Back in the States a few years later, an anesthesiologist told me that I had been overdosed. During a C-section paralyzing meds are given then backed off before administering pain meds. The anesthesiologist felt that the paralyzing meds weren't backed off enough. I have had three surgeries since with no ill effects, but these were in the USA.

Two important things happened that day. My two older sons who were 12 and 14 at the time didn't speak much Arabic. They were in the waiting room with their father when the doctor came out and told my husband that I had died. This was being said in rapid Arabic. My two sons said they were thrown to their knees by a very powerful force and started praying that their mother would not die. They were told that God was in control. Both sons came to me individually afterward with the same description--the exact words said, the exact answer they received and how they had understood the Arabic. During their praying, my husband and the doctor received word that I was breathing again. My husband was brought back in to see me. And how my grandmother would know to call my daughter Maha is amazing. Maha is not a name she would have known.
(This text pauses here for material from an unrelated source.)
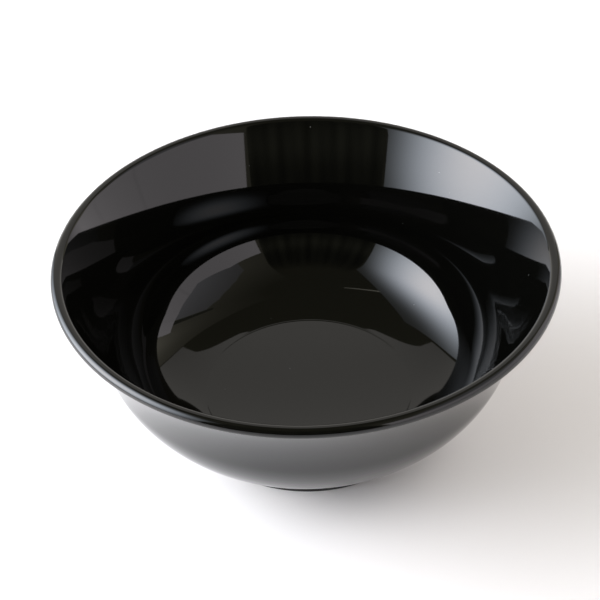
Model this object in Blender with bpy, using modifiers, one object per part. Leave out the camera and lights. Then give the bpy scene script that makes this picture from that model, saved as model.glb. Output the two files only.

To this day when I get stressed over life, I just remember back to the music and the peace I felt while in that pool. I am not afraid of dying. I have been there. The hard part of that whole day was coming back. It was like being in two worlds, one peaceful and the other chaotic.

While I was still in the hospital, my husband told me that we had promised to stay married "til death do us part," and we were no longer married since I had died. That is when I learned to go back to the bottom of the pool world to find peace. In the years since, I am not as quick mentally as I use to be. It takes longer to process and retain information. I have no idea how much of it is from the birth experience, an aging brain or being a single mother to four. This is the first time I have put in writing what happened to me. It took me a long time to come to terms with this experience. Only people who are very close to me know what happened that day.

After my children and I came back to the States in 1997, I was treated for PTS after telling a psychologist what had happened on that day. I was afraid of being thought of as insane. That was the first time I could put it into words. I was told that I wasn't crazy. I wonder now if the PTS was correct or not though.